A collaborative, AI-powered video editor for everyone who never wanted to learn the timeline keyboard shortcuts.
Somewhere in a coworking space in Austin, a social media manager has 47 minutes before her standup. She drags a raw iPhone clip into a Chrome tab. Kapwing transcribes it, drops in burned-in captions, removes a long pause where she said "so basically" three times, resizes the whole thing for a 9:16 Reel, and spits it out with the brand kit colors already locked in. She shares the link with her boss. Her boss leaves a comment at 00:42. She replies. They publish.
This is what video editing looks like in 2026 - and most of it happens without anyone downloading anything. Kapwing is the quiet protagonist of that scene. It is not the loudest name in the AI video category, and it has never tried to be. But it is one of the few that started as a browser-first tool, grew on raw word of mouth, and arrived at the AI wave with the muscle memory of a product that has been editing video in the cloud since before that was a normal thing to do.
The Kapwing pitch is small enough to fit in a tweet and stubborn enough to have driven a company for nine years: video editing should feel like a Google Doc.
Julia Enthoven and Eric Lu met at Google, where both were associate product managers shipping things you have probably used and never thought about - Google Identity, Image Search. They left in 2017 to build something simpler. The first version of Kapwing did exactly one thing: put text on top of a GIF. It was a meme maker, and the business model was three dollars to remove a watermark.
The meme maker worked. People searched for it. They paid. Enthoven and Lu kept adding adjacent micro-tools - resize, subtitle, trim, convert. Each one ranked on Google. Each one fed users back into the same editor. By the time CRV's Saar Gur led an $11M Series A in September 2019, traffic had grown 10x in a year and Kapwing was already the editor that creators texted to each other when someone asked, "wait, how did you do that?"
A multimedia studio masquerading as a website. None of it requires an install, a render farm, or a manual.
Multi-track timeline, real-time collaboration, templates - the core canvas where everything else happens.
Detects silences and filler words. One click deletes them. Your half-hour rambling Loom becomes a tight nine.
Re-shapes a speaker's mouth to fit translated or new audio. Dubbing without the uncanny valley.
Builds an emotion-aware digital replica of your voice for narration, dubbing, or that podcast intro you keep redoing.

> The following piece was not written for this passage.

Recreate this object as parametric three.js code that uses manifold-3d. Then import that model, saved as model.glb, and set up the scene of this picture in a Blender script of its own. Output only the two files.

Auto-generates accurate subtitles and burns them in. Style them once, batch the rest.
Translates and dubs into 100+ languages, lip sync included. The dubbing industry has noticed.
Cuts subjects out of video and stills. No green screen, no chroma key, no patience required.
Turns prompts, scripts, or articles into short videos with stock, voice, and captions wired in.
Approximate, drawn from public reviews and case-study patterns.
Enthoven studied computer science at Stanford and joined Google's APM program. Lu was on the same cohort track. They worked together on Identity and Image Search, then quit to build a product they wished they had as PMs - one where shipping a video for a launch did not require a coworker to install something and learn keyframes. Enthoven runs the company; Lu runs engineering.
The hiring story has not been linear. Enthoven has spoken openly about how hard it was to recruit during the early years, before the brand had its current weight. The team has stayed deliberately small - around 37 people last public count - and weighted heavily toward product, design, and ML engineering.
Stanford CS. Ex-Google APM. Forbes 30 Under 30 (Consumer Tech, 2020). Writes most of Kapwing's public-facing essays.
Engineer behind the browser-first architecture that Kapwing has bet its entire roadmap on.
Kapwing has raised about $14.4M across a seed and a single Series A. That is conspicuously little for a category where competitors have raised tens or hundreds of millions. The bet has been efficiency: a small team, a high-margin SaaS, and a free tier that does most of the marketing.
The Series A in September 2019 was led by CRV. Village Global, Shasta Ventures, Sinai Ventures, Jane VC, Harry Stebbings, Vector, and the Xoogler Syndicate joined. Six years later that same group is still on the cap table, and Kapwing has not announced a follow-on - a decision that, depending on how you read it, is either restraint or runway.
It is 9:12am in Austin. Standup is in three minutes. The Reel is published, the captions are clean, the boss has signed off in a comment thread that lives next to the video itself. There is no AfterEffects window open in the background. There is no .mov sitting on a desktop waiting to be re-rendered.
Nine years ago, that whole sequence would have required an installer, a tutorial, a tripod of expensive software, and at least one frustrated Slack message about a missing codec. Kapwing did not invent video. It changed the gesture. Video editing used to be a posture - hunched over a desktop, late, alone. Now, increasingly, it is a tab among tabs, shared like a doc, opened like a doc, closed like a doc.
That is the trick. And Kapwing is still the one quietly performing it.